The next report came from the car and tech comparison website Recombu in 2013 which proudly announced that everyone had got it utterly wrong and that it was not a case of 2017, but of 2014.  And it would not be Ford or Nissan but Volvo that would launch driverless cars that year.  I might have missed it, but I don’t think I’ve seen any.

TechRadar (“the source for tech buying advice”) then came along in 2014 and told us that Audi promised the driverless car in 2016.  But it seems we were let down again.

Of course, what we obviously needed was not a load of “aren’t we clever” hi tech whizz kids making predictions, but a group of people who are really, really in the know about such things, and have a long history of accurate future predictions.

So step forward The Sun (always good on astrology) which in 2016 gave us the prediction that all Tesla cars would be self-driving by 2018.  They might still have got it right.

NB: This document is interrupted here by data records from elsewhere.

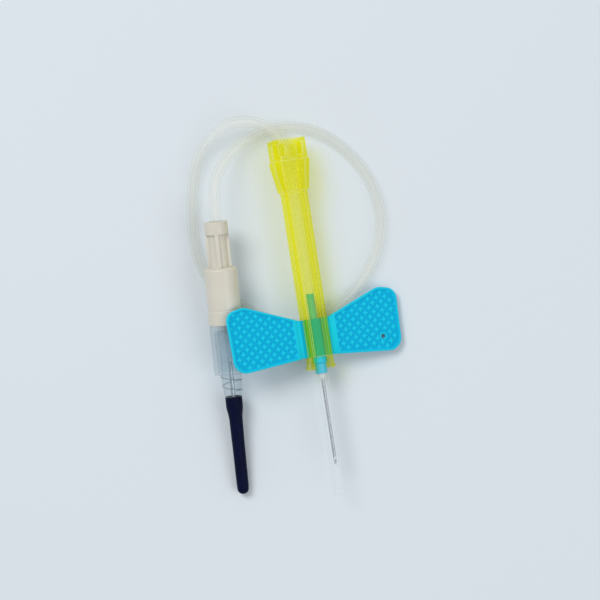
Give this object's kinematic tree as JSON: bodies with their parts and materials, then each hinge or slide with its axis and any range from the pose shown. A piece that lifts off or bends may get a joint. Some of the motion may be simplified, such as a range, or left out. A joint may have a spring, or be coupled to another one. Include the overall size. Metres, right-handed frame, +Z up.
{
  "type": "butterfly blood collection set",
  "caption": "Winged needle set with a sliding needle shield, a capped needle, a coiled clear tube and a luer adapter with a rubber-sleeved rear needle.",
  "frame": {"origin": "under the middle of the set without its tube, on the surface it lies on", "axes": "+Y from the needle's point towards its hub, +Z up"},
  "size_m": [0.0403, 0.078, 0.0105],
  "materials": {
    "shield_yellow": "translucent moulded plastic",
    "wing_blue": "soft satin",
    "hub_blue": "satin",
    "needle_steel": "drawn",
    "milky_adhesive": "cured",
    "clear_plastic": "clear",
    "clear_tube": "clear, soft",
    "ivory_plastic": "satin",
    "black_rubber": "smooth"
  },
  "bodies": {
    "hub": {"wing_saddle": "wing_blue", "needle_hub": "hub_blue", "patient_needle": "needle_steel", "needle_adhesive": "milky_adhesive", "tubing": "clear_tube", "luer_connector": "ivory_plastic"},
    "shield": {"needle_shield": "shield_yellow"},
    "left_wing": {"wing_left": "wing_blue"},
    "right_wing": {"wing_right": "wing_blue"},
    "cover": {"needle_cover": "clear_plastic"},
    "adapter": {"luer_adapter": "clear_plastic", "stopper_needle": "needle_steel", "stopper_sleeve": "black_rubber"}
  },
  "joints": [
    {"name": "shield_slide", "type": "slide", "parent": "hub", "child": "shield", "axis": [0, -1, 0], "range_m": [0, 0.0245]},
    {"name": "left_wing_fold", "type": "hinge", "parent": "hub", "child": "left_wing", "pos_m": [-0.00134, -0.0041, 0.00649], "axis": [0, 1, 0], "range_deg": [0, 80], "stiffness_Nm_per_rad": 0.002},
    {"name": "right_wing_fold", "type": "hinge", "parent": "hub", "child": "right_wing", "pos_m": [0.00534, -0.0041, 0.00477], "axis": [0, -1, 0], "range_deg": [0, 80], "stiffness_Nm_per_rad": 0.002},
    {"name": "cover_pull_off", "type": "slide", "parent": "hub", "child": "cover", "axis": [0, -1, 0], "range_m": [0, 0.03]},
    {"name": "adapter_pull_off", "type": "slide", "parent": "hub", "child": "adapter", "axis": [-0.0537, -0.9917, -0.1167], "range_m": [0, 0.009]}
  ]
}
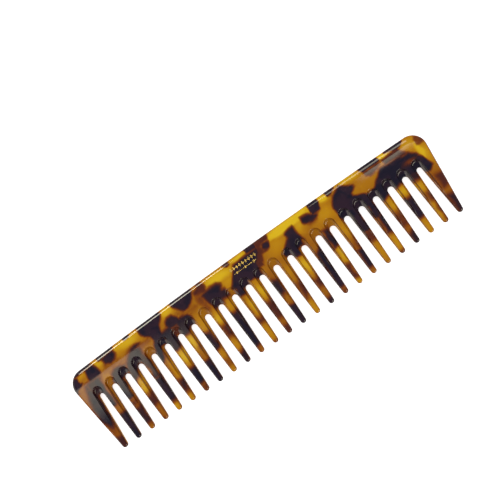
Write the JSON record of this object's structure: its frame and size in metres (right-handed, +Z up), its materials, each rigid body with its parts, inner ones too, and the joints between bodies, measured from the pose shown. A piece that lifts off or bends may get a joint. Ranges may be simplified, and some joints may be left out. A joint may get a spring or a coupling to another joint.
{
  "type": "hair comb",
  "caption": "Flat wide-tooth hair comb with a gently arched back, rounded corners, tapered teeth and scooped slot roots.",
  "frame": {"origin": "under the middle of the comb's outline box, on the lower face it rests on", "axes": "+X along the comb, +Y from the tooth tips to the back, +Z up out of the marked face"},
  "size_m": [0.1852, 0.0406, 0.0046],
  "materials": {
    "acetate": "polished tortoiseshell",
    "gold_foil": "hot-stamped foil"
  },
  "bodies": {
    "root": {"comb_body": "acetate", "foil_lozenges": "gold_foil", "foil_rule": "gold_foil"}
  },
  "joints": []
}
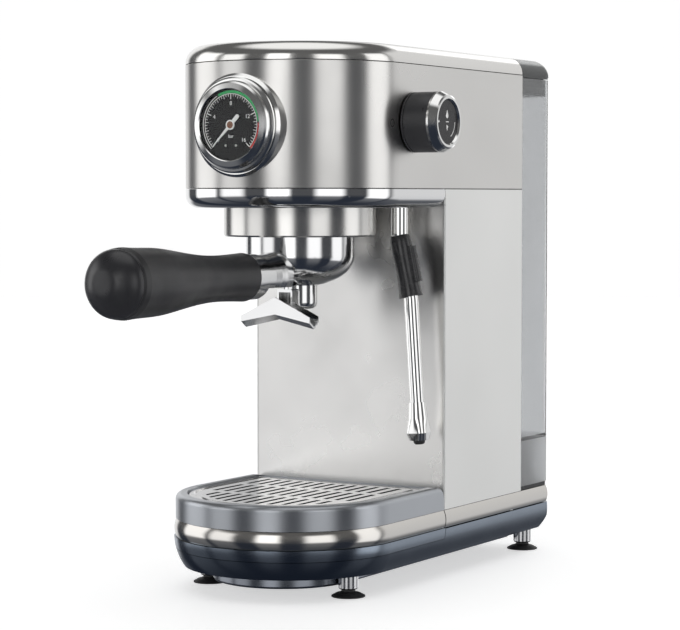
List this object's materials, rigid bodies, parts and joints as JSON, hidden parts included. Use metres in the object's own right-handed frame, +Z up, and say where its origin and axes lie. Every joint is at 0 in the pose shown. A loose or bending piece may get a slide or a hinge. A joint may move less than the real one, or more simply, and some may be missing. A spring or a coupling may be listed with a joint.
{
  "type": "espresso machine",
  "caption": "Compact espresso machine with a round front, pressure gauge, locking portafilter with a two-way spout, steam wand, side knob, rear water tank and sliding drip tray.",
  "frame": {"origin": "under the middle of the whole machine, at the height of the table", "axes": "+Z up, -Y towards the person using it (the handle points along -Y), +X to the side with the knob and the wand"},
  "size_m": [0.165, 0.4084, 0.33],
  "materials": {
    "brushed_head": "vertical brushed satin",
    "side_steel": "fine matte brushed",
    "backsplash_steel": "satin, blurry reflections",
    "polished_chrome": "polished",
    "collar_steel": "turned, fine rings",
    "dark_steel": "dark metallic lacquer",
    "tray_steel": "satin",
    "bright_band": "soft polish",
    "black_plastic": "fine grain",
    "handle_black": "satin",
    "knob_black": "satin with fine flutes",
    "face_black": "gloss",
    "rubber_black": "matte",
    "smoked_clear": "smoked clear plastic",
    "lid_smoke": "dark smoked gloss",
    "dial_black": "matte printed",
    "gauge_glass": "clear",
    "needle_white": "satin white",
    "cast_aluminium": "as cast",
    "chassis_plastic": "moulded",
    "pump_shell": "zinc plated",
    "board_green": "solder mask",
    "hose_clear": "silicone",
    "copper_pipe": "drawn tube",
    "steel_bright": "turned steel"
  },
  "bodies": {
    "machine": {"base_tub": "dark_steel", "base_band": "bright_band", "bottom_plate": "black_plastic", "casing_screws": "steel_bright", "foot_stems": "steel_bright", "suction_feet": "rubber_black", "cord_gland": "rubber_black", "backsplash": "backsplash_steel", "left_side_panel": "side_steel", "right_side_panel": "side_steel", "rear_wall": "black_plastic", "head_shell": "brushed_head", "top_cover": "polished_chrome", "head_tray": "polished_chrome", "chassis": "chassis_plastic", "boiler": "cast_aluminium", "group_collar": "collar_steel", "group_gasket": "rubber_black", "shower_screen": "steel_bright", "screen_screw": "steel_bright", "pump": "pump_shell", "pump_mounts": "rubber_black", "solenoid_valve": "pump_shell", "selector_switch": "black_plastic", "control_board": "board_green", "suction_hose": "hose_clear", "pressure_hose": "hose_clear", "steam_pipe": "copper_pipe", "gauge_capillary": "copper_pipe", "tank_dock": "black_plastic", "gauge_case": "black_plastic", "gauge_collar": "polished_chrome", "gauge_bezel": "polished_chrome", "gauge_dial": "dial_black", "gauge_glass": "gauge_glass", "wand_socket": "black_plastic"},
    "gauge_needle": {"gauge_needle": "needle_white"},
    "selector_knob": {"knob_body": "knob_black", "knob_ring": "polished_chrome", "knob_face": "face_black"},
    "steam_wand": {"wand_tube": "polished_chrome", "wand_grip": "handle_black", "wand_nozzle": "polished_chrome", "wand_tip": "rubber_black"},
    "portafilter": {"portafilter_bowl": "polished_chrome", "filter_basket": "steel_bright", "spout_stem": "polished_chrome", "spout": "polished_chrome", "handle_ferrule": "polished_chrome", "handle_grip": "handle_black", "handle_end_cap": "handle_black"},
    "water_tank": {"water_tank": "smoked_clear", "lid_hinge_pins": "steel_bright", "valve_spring": "steel_bright"},
    "tank_lid": {"tank_lid": "lid_smoke"},
    "tank_valve": {"tank_valve": "black_plastic"},
    "drip_tray": {"tray_basin": "dark_steel", "tray_shell": "tray_steel", "tray_band": "bright_band"},
    "drip_grid": {"drip_grid": "polished_chrome"}
  },
  "joints": [
    {"name": "needle_sweep", "type": "hinge", "parent": "machine", "child": "gauge_needle", "pos_m": [-0.0115, -0.07985, 0.2806], "axis": [0, 1, 0], "range_deg": [0, 270], "stiffness_Nm_per_rad": 0.0002, "springref_deg": -17.19},
    {"name": "knob_turn", "type": "hinge", "parent": "machine", "child": "selector_knob", "pos_m": [0.0705, 0.01475, 0.2835], "axis": [1, 0, 0], "range_deg": [-90, 90]},
    {"name": "wand_swivel", "type": "hinge", "parent": "machine", "child": "steam_wand", "pos_m": [0.0372, 0.03475, 0.24], "axis": [0, 0, 1], "range_deg": [-150, 60]},
    {"name": "portafilter_turn", "type": "hinge", "parent": "machine", "child": "portafilter", "pos_m": [-0.0115, -0.00325, 0.21], "axis": [0, 0, 1], "range_deg": [-45, 0]},
    {"name": "tank_lift", "type": "slide", "parent": "machine", "child": "water_tank", "axis": [0, 0, 1], "range_m": [0, 0.29]},
    {"name": "lid_hinge", "type": "hinge", "parent": "water_tank", "child": "tank_lid", "pos_m": [-0.0115, 0.20275, 0.3189], "axis": [-1, 0, 0], "range_deg": [0, 95]},
    {"name": "valve_lift", "type": "slide", "parent": "water_tank", "child": "tank_valve", "axis": [0, 0, 1], "range_m": [0, 0.0025], "stiffness_N_per_m": 150, "springref_m": -0.002, "deforming": ["valve_spring"]},
    {"name": "tray_slide", "type": "slide", "parent": "machine", "child": "drip_tray", "axis": [0, -1, 0], "range_m": [0, 0.15]},
    {"name": "grid_lift", "type": "slide", "parent": "drip_tray", "child": "drip_grid", "axis": [0, 0, 1], "range_m": [0, 0.025]}
  ]
}
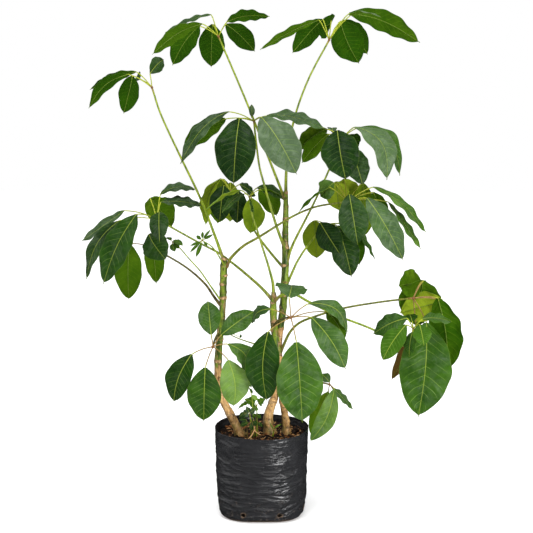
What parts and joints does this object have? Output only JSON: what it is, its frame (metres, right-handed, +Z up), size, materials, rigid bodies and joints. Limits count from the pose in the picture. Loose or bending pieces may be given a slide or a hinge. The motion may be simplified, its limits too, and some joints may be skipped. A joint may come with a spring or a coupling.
{
  "type": "potted umbrella plant",
  "caption": "Umbrella plant with bare upright stems and long-stalked whorls of drooping leaflets, standing in a soft black nursery bag of soil.",
  "frame": {"origin": "on the floor under the middle of the bag", "axes": "+Z up along the stems; +X to the right of a person facing the plant, who looks along +Y"},
  "size_m": [1.0117, 0.5262, 1.3737],
  "materials": {
    "bag_film": "wrinkled charcoal polythene film, semi-gloss",
    "potting_soil": "dark bark chips and fibres",
    "stem_bark": "tan-brown bark, green above, with pale leaf scars",
    "leaf_fresh": "smooth waxy bright green, satin",
    "leaf_mid": "smooth waxy mid green, satin",
    "leaf_old": "smooth waxy dark green with a dusty bloom, satin"
  },
  "bodies": {
    "root": {"nursery_bag": "bag_film", "soil": "potting_soil", "stem_left": "stem_bark", "stem_tall": "stem_bark", "stem_short": "stem_bark", "leaf_top_left": "leaf_fresh", "leaf_top_right": "leaf_fresh", "leaf_far_left": "leaf_fresh", "leaf_high_centre": "leaf_old", "leaf_high_right": "leaf_old", "leaf_mid_right": "leaf_old", "leaf_mid_right_back": "leaf_old", "leaf_mid_left": "leaf_old", "leaf_lower_left": "leaf_old", "leaf_young_left": "leaf_fresh", "young_sprig": "leaf_fresh", "leaf_mid_centre": "leaf_old", "leaf_back_centre": "leaf_old", "leaf_far_right": "leaf_old", "leaf_young_right": "leaf_fresh", "leaf_front_centre": "leaf_mid", "leaf_front_left": "leaf_mid", "leaf_low_right": "leaf_mid", "bare_stalk": "leaf_old", "weed_bright": "leaf_fresh", "weed_dark": "leaf_old", "grass_tuft": "leaf_fresh"}
  },
  "joints": []
}
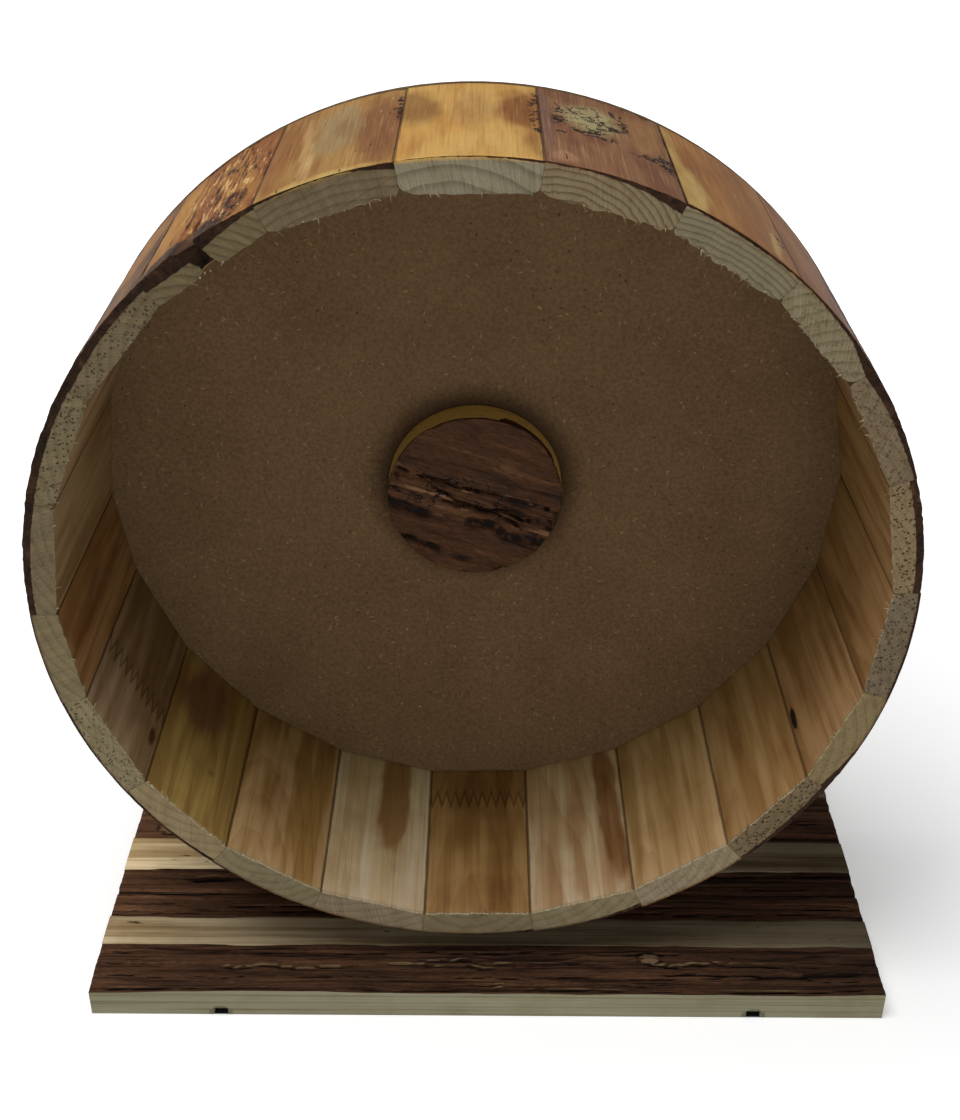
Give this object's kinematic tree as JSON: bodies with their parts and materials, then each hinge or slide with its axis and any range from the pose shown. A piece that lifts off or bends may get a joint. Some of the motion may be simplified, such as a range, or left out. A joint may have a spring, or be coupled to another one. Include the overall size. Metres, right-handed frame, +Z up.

Maybe, but I have got a little sceptical on this future prediction lark and had confined the issue to my dustbin when I was suddenly reminded of the tale of MV Lyubov Orlova, reported in the esteemed magazine New Scientist (although reported I must add with a lot of tongue in cheek).  This ship was seemingly on automatic pilot heading for a ship breaker’s yard, and without any crew on board when it vanisheed in 2013.

Since then various news outlets in the UK (or should I say “newspapers that tend to make things up because real live journalists are just too expensive these days”) reported it had been spotted occasionally, only to disappear again.  One of the tales is that the ship has now been overrun by cannibalistic rats.

So, any sighting of such a vessel is something that one might need to be rather wary of, especially since the rats in charge of the ship now not only eat each other but appear to have learned navigation skills to such a degree that they have navigated the north-west passage.

Now as you may recall from geography lessons at school, the North West Passage takes ships just south of Greenland and then around the islands to dot the northern coast of Canada, just missing the arctic ice, and finally down the western coast of Canada and into the warmer climes of the Pacific waters off the western United States and south to California.

This requires some pretty good navigational skills even for humans, I am sure you will agree, but for rats it is something else.  But no less a service than the Science Channel in the United States clearly identified the ship as the missing liner, and were waiting for expeditions to go out and make contact with the obviously rapidly evolving rats.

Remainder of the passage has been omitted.